» SUPPLIED DATA
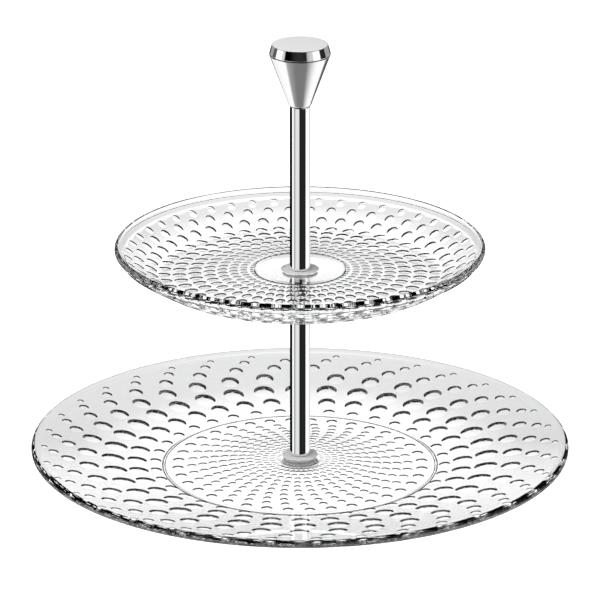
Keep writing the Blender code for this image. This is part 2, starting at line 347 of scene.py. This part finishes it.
def lower_plate():
    corner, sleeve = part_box("lower_plate")[1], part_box("lower_centring_sleeve")[1]
    radius, rim = corner.x, corner.z
    hole = sleeve.x + AIR
    centre_top = sleeve.z + AIR
    floor = 5.3 * MM                  # height of the top at the foot of the wall
    wall_start = 76.0 * MM

    def top(r):
        height = centre_top - (centre_top - floor) * ease(r, 16.0 * MM, 66.0 * MM)
        return height + wall_rise(r, wall_start, radius, rim - floor)

    wall = []
    for r, width in ((86.6, 7.2), (97.6, 10.8), (112.0, 12.8), (127.3, 11.0), (139.0, 8.6), (147.3, 6.4),
                     (152.9, 4.2)):
        depth = WALL_DEPTH * width * MM * (0.8 if r < 115.0 else 1.15)        # deeper near the rim
        wall.append(Dimples(r * MM, width * MM, depth))

    floor_rings = [Dimples(73.0 * MM, 6.5 * MM, WALL_DEPTH * 6.5 * MM)]
    for k in range(11):
        r = (13.0 + 3.6 * k + 0.155 * k * k) * MM                             # further apart outwards
        widest = 0.84 * r * math.tau / LOWER_COLUMNS                          # leaves glass between them
        width = float(np.interp(r / MM, (19, 28, 33, 44, 54, 65), (2.9, 3.8, 4.2, 4.6, 4.9, 5.0))) * MM
        width = min(width, widest)
        floor_rings.append(Dimples(r, width, FLOOR_DEPTH * width, staggered=r < 28.0 * MM and k % 2 == 1))

    plate = Plate(radius, rim, LOWER_COLUMNS, top, swirl_of(radius, 1.15, 0.705))
    foot = [Plain(r * MM, plate.under(r * MM) - height * MM)
            for r, height in ((82.1, 0.15), (82.0, 0.03), (81.85, 0.0), (81.35, 0.0), (81.2, 0.03),
                              (81.1, 0.15))]
    rings = ring_stack(wall, 155.2 * MM, 82.8 * MM)
    rings += [Plain(82.45 * MM)] + foot + [Plain(80.9 * MM), Plain(80.55 * MM)]
    rings += ring_stack(floor_rings, 76.9 * MM, 11.3 * MM)
    rings += [Plain(8.5 * MM), Plain(hole)]
    top_radii = [r * MM for r in np.linspace(8.0, 154.0, 44)]
    return plate.build("lower_plate_glass", [(hole, top(hole))], top_radii, rings)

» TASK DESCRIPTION
Only the lines from the start of the data to the line holding "wall.append(Dimples(r * MM, width" are wanted; return them exactly, both ends included.

» FULL ANSWER
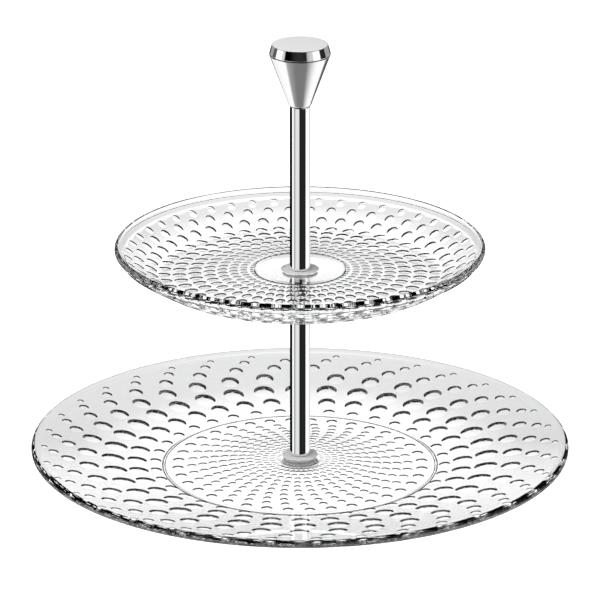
Keep writing the Blender code for this image. This is part 2, starting at line 347 of scene.py. This part finishes it.
def lower_plate():
    corner, sleeve = part_box("lower_plate")[1], part_box("lower_centring_sleeve")[1]
    radius, rim = corner.x, corner.z
    hole = sleeve.x + AIR
    centre_top = sleeve.z + AIR
    floor = 5.3 * MM                  # height of the top at the foot of the wall
    wall_start = 76.0 * MM

    def top(r):
        height = centre_top - (centre_top - floor) * ease(r, 16.0 * MM, 66.0 * MM)
        return height + wall_rise(r, wall_start, radius, rim - floor)

    wall = []
    for r, width in ((86.6, 7.2), (97.6, 10.8), (112.0, 12.8), (127.3, 11.0), (139.0, 8.6), (147.3, 6.4),
                     (152.9, 4.2)):
        depth = WALL_DEPTH * width * MM * (0.8 if r < 115.0 else 1.15)        # deeper near the rim
        wall.append(Dimples(r * MM, width * MM, depth))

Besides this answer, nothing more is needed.